Ya, Tuhan, cobaan apa lagi yang akan datang menimpa saya? Saya lantas berdoa habis-habisan, hampir sepanjang hari, selama berbulan-bulan. Saya berdoa agar kami sekeluarga terhindar dari malapetaka. Tapi, entah kenapa, sisi lain diri saya menyadari sepenuhnya bahwa saya tak akan pernah bisa mampu menolak takdir yang akan datang!

Malam, 3 Oktober 1985. Mario datang minta izin main band bersama teman-temannya ke luar kota. Saat itu saya melakukan suatu hal yang tak pernah saya lakukan sebelumnya. Saya menonton televisi sendirian di ruang tamu. Dan, saat saya melihat Mario mendatangi saya dari pintu masuk, jantung saya tiba-tiba terasa sakit sekali, seolah ditusuk pisau belati yang sangat tajam.
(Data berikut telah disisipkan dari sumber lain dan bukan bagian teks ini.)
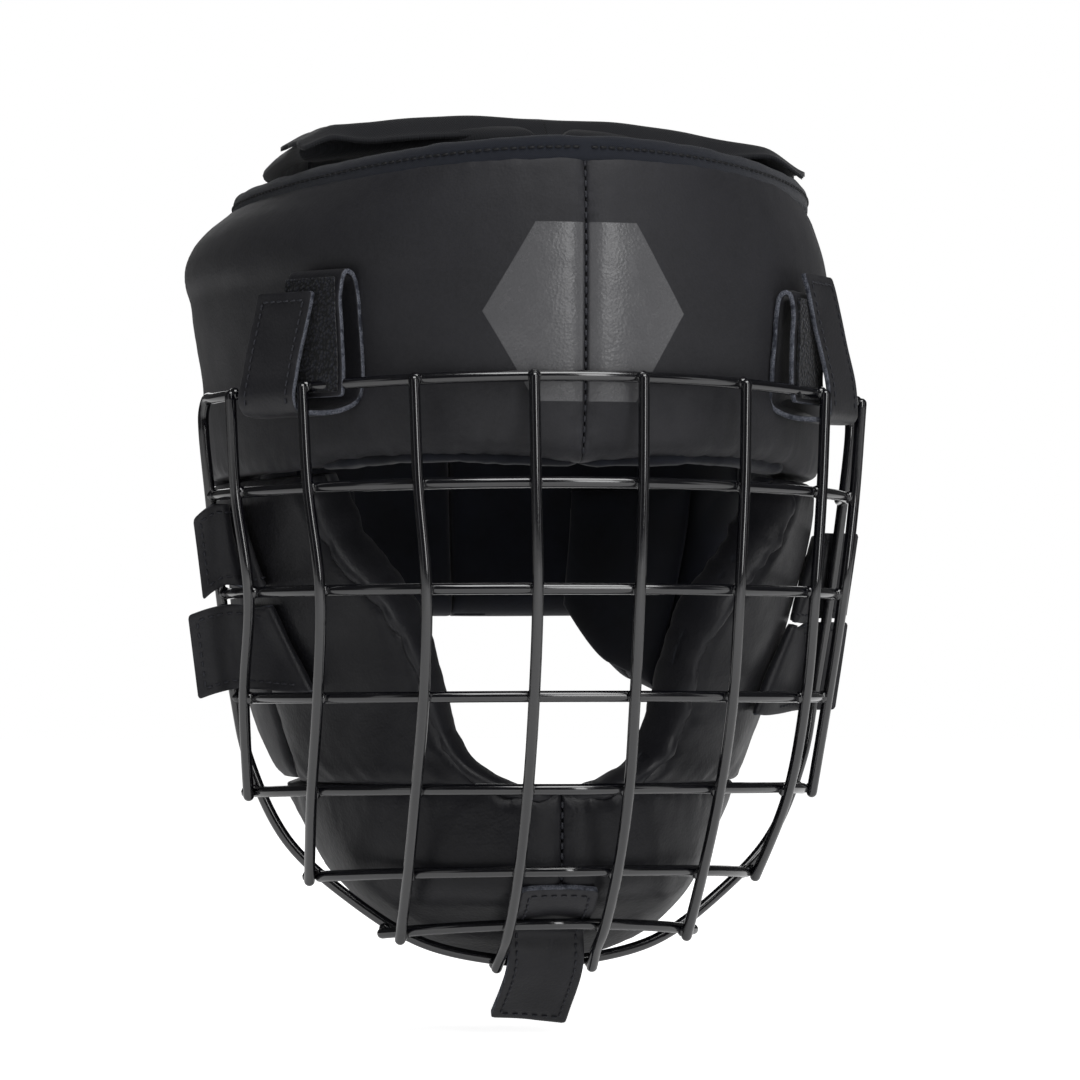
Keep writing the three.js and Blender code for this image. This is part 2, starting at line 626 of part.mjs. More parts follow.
// The flap is sewn to the left rear panel and closes over the loop tape on the right one.
function buildRearClosure() {
  const [low, high] = [14, 76];
  const tape = 1.6;
  const lift = 0.6;
  const flapLift = 4.2;
  addPiece('rear_loop_tape', pad(between(160, 178, () => low + 4, () => high - 4),
    4, 2, -lift - tape, tape, -1), textile());
  addPiece('rear_flap_base', pad(between(158, 176.5, () => low, () => high),
    4, 3, -lift - LEATHER, LEATHER, 1), leather());
  const corners = [[low, 0], [high, 0], [high, LEATHER], [low, LEATHER]];
  const ring = (theta) => corners.map(([z, out]) => guardInside(theta, z, -flapLift - out, 1));
  addPiece('rear_flap', loft([177, 181, 186, 191, 196, 201].map(ring)), leather());
}

buildPads();
buildCage();
buildTempleStraps();
buildSideStraps();
buildChinStrap();
buildCrownStrap();
buildRearClosure();

export default root;
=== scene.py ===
"""Looks of a full-face boxing headgear with a wire cage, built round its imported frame.

Lengths are in millimetres and become metres where a mesh is made. The wearer looks along -Y,
+X is on the wearer's left, and the origin is the middle of the head at eye height.
"""

import math

import bmesh
import bpy
import numpy as np
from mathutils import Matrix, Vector, noise
from mathutils.bvhtree import BVHTree


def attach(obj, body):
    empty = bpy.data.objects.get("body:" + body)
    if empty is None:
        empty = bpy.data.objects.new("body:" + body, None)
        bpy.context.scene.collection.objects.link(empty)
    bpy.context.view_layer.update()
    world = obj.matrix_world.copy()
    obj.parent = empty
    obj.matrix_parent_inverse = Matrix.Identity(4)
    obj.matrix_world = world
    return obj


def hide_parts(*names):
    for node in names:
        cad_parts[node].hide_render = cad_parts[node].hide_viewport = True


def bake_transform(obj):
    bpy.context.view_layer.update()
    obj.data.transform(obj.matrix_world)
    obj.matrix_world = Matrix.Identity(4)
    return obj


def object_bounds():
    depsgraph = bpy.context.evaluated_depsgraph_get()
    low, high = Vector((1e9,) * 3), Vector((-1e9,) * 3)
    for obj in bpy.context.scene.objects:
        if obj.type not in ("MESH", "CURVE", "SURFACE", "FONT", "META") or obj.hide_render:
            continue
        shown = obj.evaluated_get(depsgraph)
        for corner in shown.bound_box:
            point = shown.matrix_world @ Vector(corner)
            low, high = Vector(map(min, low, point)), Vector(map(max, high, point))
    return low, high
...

Menimbulkan luka berdarah yang tak terperikan.

“Jangan pergi, Mario!” Tiba-tiba saja saya melarangnya. Suatu hal yang juga tak pernah saya lakukan sebagai orang tua, yaitu melarang anak untuk melakukan sesuatu yang dia inginkan.

Ada apa, Mami? Jangan bercanda, ah. Saya tak mungkin membatalkan kontrak,” katanya. Ia malah tertawa melihat kecemasan saya yang berlebihan. Akhirnya dia pun pergi setelah mencium kening saya dengan lembut.
Saya ingin menangis sejadi-jadinya. Saya tahu sesuatu akan terjadi menimpanya. Dan, saya juga tahu pasti, saya tidak mampu mencegahnya! Bahkan, saya tidak bisa berbicara apa-apa lagi ketika dia berpesan bahwa saya tidak boleh lagi menonton teve sendirian seperti ini.

Nuh dan Kreshna, kedua cucu saya yang tampan, dimintanya untuk selalu menemani saya. “Mereka harus selalu di bawah bimbingan Mami. Mereka anak Mami dan Bung,” katanya, ter-senyum. Lalu, dia pergi. Setelah sampai di muka pintu pagar, dia kembali lagi, merangkul dan mencium saya berulang kali. Membuat saya tambah yakin bahwa Mario memang akan pergi. Putra semata wayang saya akan pergi jauh....

Benar saja. Pukul 08.00 pagi, telepon di rumah saya berdering. Kabar itu disampaikan pihak kepolisian. Mario kecelakaan! Dia mengalami luka parah dan ketiga teman yang sedang bersamanya langsung meninggal dunia! Bergegas saya lari ke RS Tangerang, sementara suami saya bergegas ke kantor polisi.

Saya hampir pingsan ketika mendapati Mario yang sedang kritis. Tapi, saya masih diberi kesempatan bertemu dengannya dalam keadaan hidup. Bahkan, dia sempat berpesan, untuk kesekian kalinya, agar kedua anak lelakinya yang masih kecil, Nuh dan Kreshna, berada dalam bimbingan saya. Setelah itu, dia koma dan tidak pernah sadarkan diri lagi. Ya, Tuhan, sekali lagi Engkau mengambil permata hati saya.